ARTUR - the ARticulation TUtoR
The focus group of the ARTUR project is hearing- or speech impaired children and second language learners, three categories that may be helped by computer assisted pronunciation training, to increase the possibility of individual training.
Most existing computer based systems for articulation training offer some kind of feedback on the user's acoustic production.
For a hearing-impaired child with limited notion of the acoustic targets or a second language learner who does not have the distinction in his or her mother tongue it is however often more fruitful to focus on visual or tactile properties of the pronunciation. If a speech therapist is present during the training, the therapist interprets the feedback and gives instructions to the child on how to alter the articulation to reach the acoustic target. We want to extend the existing computer based articulation training by providing these instructions directly in a computer program, ARTUR.
Overview of ARTUR
ARTUR is a virtual speech tutor who can use three-dimensional animations of the face and internal parts of the mouth (tongue, palate, jaw etc) to give feedback on the difference between the user's deviation and a correct pronunciation.
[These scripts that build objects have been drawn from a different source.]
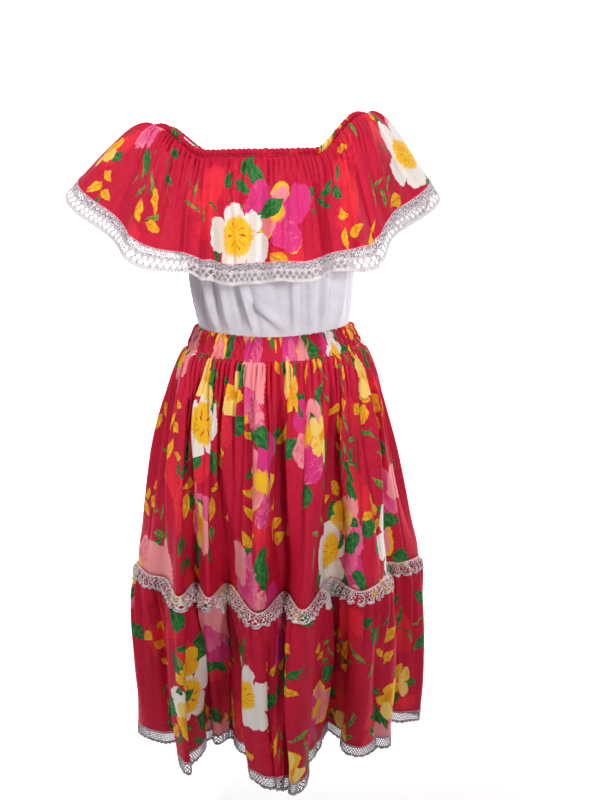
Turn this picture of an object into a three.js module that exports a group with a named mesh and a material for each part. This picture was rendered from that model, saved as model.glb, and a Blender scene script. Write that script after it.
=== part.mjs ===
// Two-piece traditional dress: an off-the-shoulder blouse with a lace-edged ruffle, and a gathered
// skirt in two tiers, with lace over the tier seam and under the hem.
// Millimetres, +Z up, front toward -Y. The origin is the middle of the waist, level with the top of
// the waistband. All cloth keeps the hollow form that it has when it is worn.
import * as THREE from "three";

// Thickness of each cloth, and the gap that is left at every seam.
const COTTON = 1.6;
const LAWN = 1.4;
const LACE = 1.2;
const SEAM_GAP = 0.3;

// Columns of points round the skirt and round the ruffle. Every other column is the top of a gather.
const COLUMNS_PER_FOLD = 3;
const RUFFLE_COLUMNS = 88;
const BODICE_COLUMNS = 20;

// Skirt: an oval waist, and how far down the waistband, the tier seam and the hem lie.
const WAIST = { halfWidth: 138, halfDepth: 96, dip: 5 };
const BAND = { height: 38, inside: 1.2, outside: 1.2, gather: 1.8, flatHalfAngle: 22 };
const TIER = { drop: 430, halfWidth: 258, halfDepth: 252, frontDip: 16, crestDip: 8 };
const HEM = { drop: 782, frontDip: 6, crestDip: 4 };
const SKIRT_LACE = 24;

// How the skirt opens out below the waist. spread goes from the waist oval to the tier oval, fold is
// the share of the folds' full depth, waistGather and tierGather are the height of the small gathers,
// and puff is how far the gathered lower tier stands out below the seam.
const SKIRT_SECTIONS = [
  { drop: 0, spread: 0, fold: 0, waistGather: 1.6, tierGather: 0, puff: 0 },
  { drop: 38, spread: 0.165, fold: 0.02, waistGather: 3.0, tierGather: 0, puff: 0 },
  { drop: 62, spread: 0.31, fold: 0.08, waistGather: 3.4, tierGather: 0, puff: 0 },
  { drop: 117, spread: 0.434, fold: 0.22, waistGather: 2.4, tierGather: 0, puff: 0 },
  { drop: 174, spread: 0.566, fold: 0.38, waistGather: 1.0, tierGather: 0, puff: 0 },
  { drop: 231, spread: 0.689, fold: 0.53, waistGather: 0, tierGather: 0, puff: 0 },
  { drop: 347, spread: 0.885, fold: 0.8, waistGather: 0, tierGather: 0, puff: 0 },
  { drop: 430, spread: 1, fold: 1, waistGather: 0, tierGather: 0, puff: 0 },
  { drop: 454, spread: 1, fold: 1, waistGather: 0, tierGather: 2.4, puff: 6 },
  { drop: 540, spread: 1, fold: 1, waistGather: 0, tierGather: 0, puff: 6 },
  { drop: 782, spread: 1, fold: 1, waistGather: 0, tierGather: 0, puff: 4 },
];

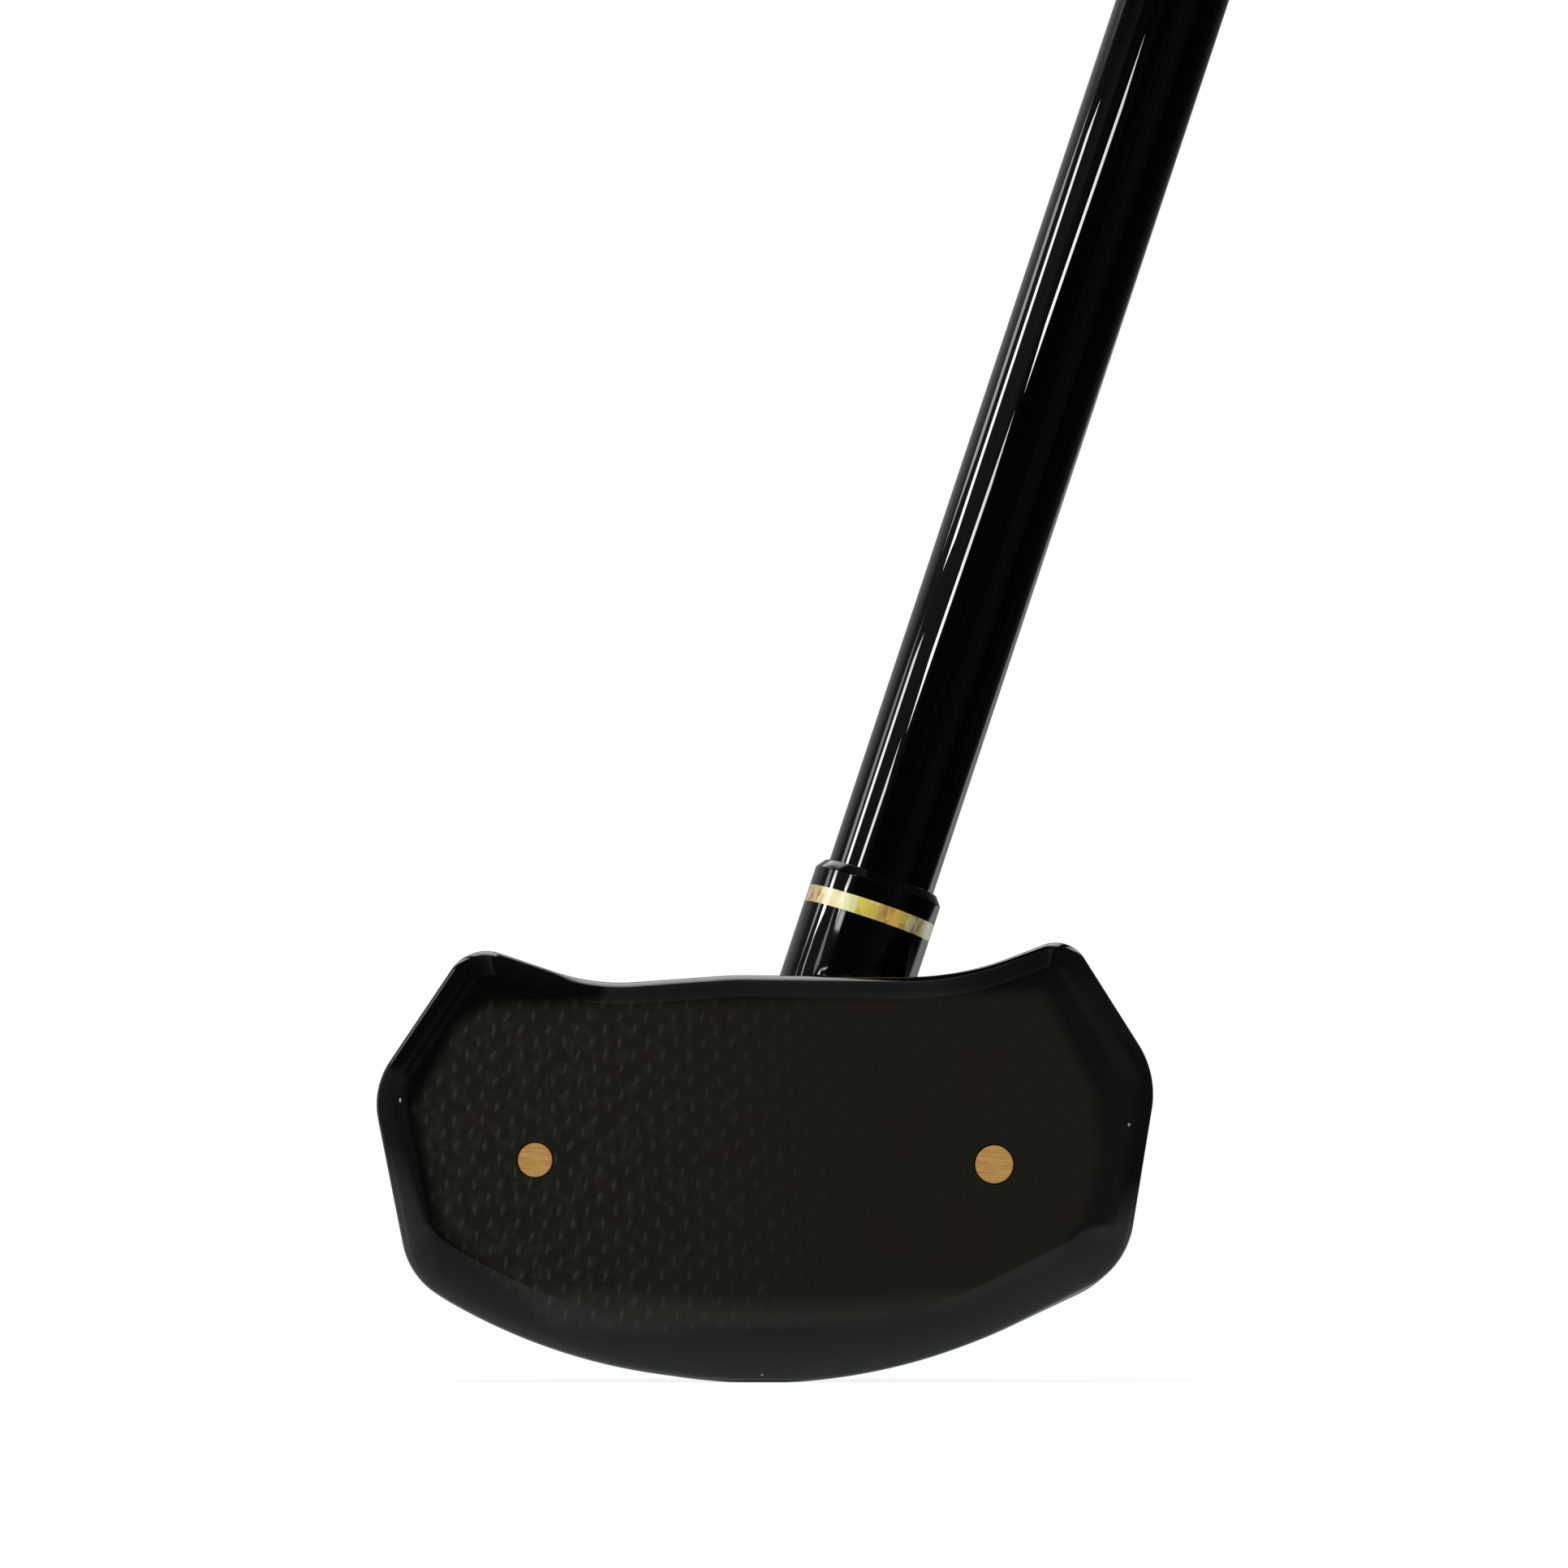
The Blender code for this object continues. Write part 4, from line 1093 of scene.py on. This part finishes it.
def make_sole(screw_cutters):
    """The plate let into the sole, and the recess that it leaves in the body."""
    reach = WAIST_HEIGHT / 2
    blank, above = raised_blank(0.0), raised_blank(PLATE_THICKNESS)
    plate = thing("sole_plate_fine", rounded_rectangle(GAP - PLATE_ROOM, -reach, reach))
    boolean(plate, blank, "INTERSECT")
    cut(plate, [above, *screw_cutters])
    dress(plate, "sole_plate", sole_material())
    recess = thing("sole_recess", rounded_rectangle(GAP, -reach, reach))
    higher = raised_blank(PLATE_THICKNESS + GAP)
    boolean(recess, higher, "DIFFERENCE")
    settled(recess)
    discard(blank, above, higher)
    return recess


def surface_normal(tree, mesh, point):
    """The smooth normal of a blank at its point nearest to this one, and the distance to it."""
    nearest, _, index, distance = tree.find_nearest(point)
    corners = [mesh.vertices[k] for k in mesh.polygons[index].vertices]
    weights = [1 / ((vert.co - nearest).length + MERGE_DISTANCE) for vert in corners]
    normal = Vector()
    for vert, weight in zip(corners, weights):
        normal += vert.normal * weight
    return normal.normalized(), distance


NORMAL_REACH = 2.5 * MM
ON_SKIN = 0.02 * MM
LEAST_LIKENESS = 0.6  # of a blended normal to its face's own


def blend_normals(obj, blanks):
    """Shades the crown and the neck as one surface where they meet."""
    mesh = obj.data
    shapes = []
    for blank in blanks:
        places = [vert.co for vert in blank.vertices]
        shapes.append((BVHTree.FromPolygons(places, [face.vertices for face in blank.polygons]), blank))
    given = [Vector(corner.vector) for corner in mesh.corner_normals]
    for polygon in mesh.polygons:
        centre = polygon.center
        if min(tree.find_nearest(centre)[3] for tree, _ in shapes) > ON_SKIN:
            continue
        for loop in polygon.loop_indices:
            point = mesh.vertices[mesh.loops[loop].vertex_index].co
            found = [surface_normal(tree, blank, point) for tree, blank in shapes]
            if max(distance for _, distance in found) > NORMAL_REACH:
                continue
            total = Vector()
            for normal, distance in found:
                total += normal * (1 - distance / NORMAL_REACH) ** 2
            if total.length and total.normalized().dot(polygon.normal) > LEAST_LIKENESS:
                given[loop] = total.normalized()
    mesh.normals_split_custom_set(given)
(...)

The use of a talking head with internal parts is a key feature, as phonetic features that are hidden in a human speaker can be displayed.
ARTUR involves several subtasks:
Audio-visual detection of mispronounced speech:
The input to the system is the user's utterances and the aim is to detect deviations between the target and the user's pronunciation. As the expected input from the user is generally known it can be compared to a target utterance using forced alignment.
The performance of the speech recognition is improved by adding visual information of the speaker's face.
Marker-less tracking of facial features from video:
The facial data, such as jaw position and mouth opening, is extracted from video images of the face. This can be done either by fitting a three-dimensional model of the face to the face in the video images or by training two-dimensional face appearance models from a large database of face images.
The next step is to recreate the user's motion of the face and vocal tract from the speech signal and face parameters. The visual input is important as there is a many-to-one mapping of acoustics to articulation, which means that the articulation cannot be recovered from the speech signal alone. As there is a significant correlation between the face and the tongue positions, facial data is used to improve the articulatory inversion.
The user's and the correct articulations are synthesized using the models of the face and vocal tract developed at KTH, based on articulation data from, e.g. Magnetic Resonance Imaging (MRI) data and Electromagnetic Articulography (EMA) measurements.
Adaptation of the model to the user:
The shape of the face and vocal tract varies between individuals, and the articulatory inversion requires that the model is adapted automatically to each new user.
The output of the system, an articulatory representation of the training utterance, requires much attention. It is crucial that the feedback is comprehensible, useful and motivating for the student. A Wizard of Oz study has been carried out as a first step to test and refine the human-computer interface and feedback display.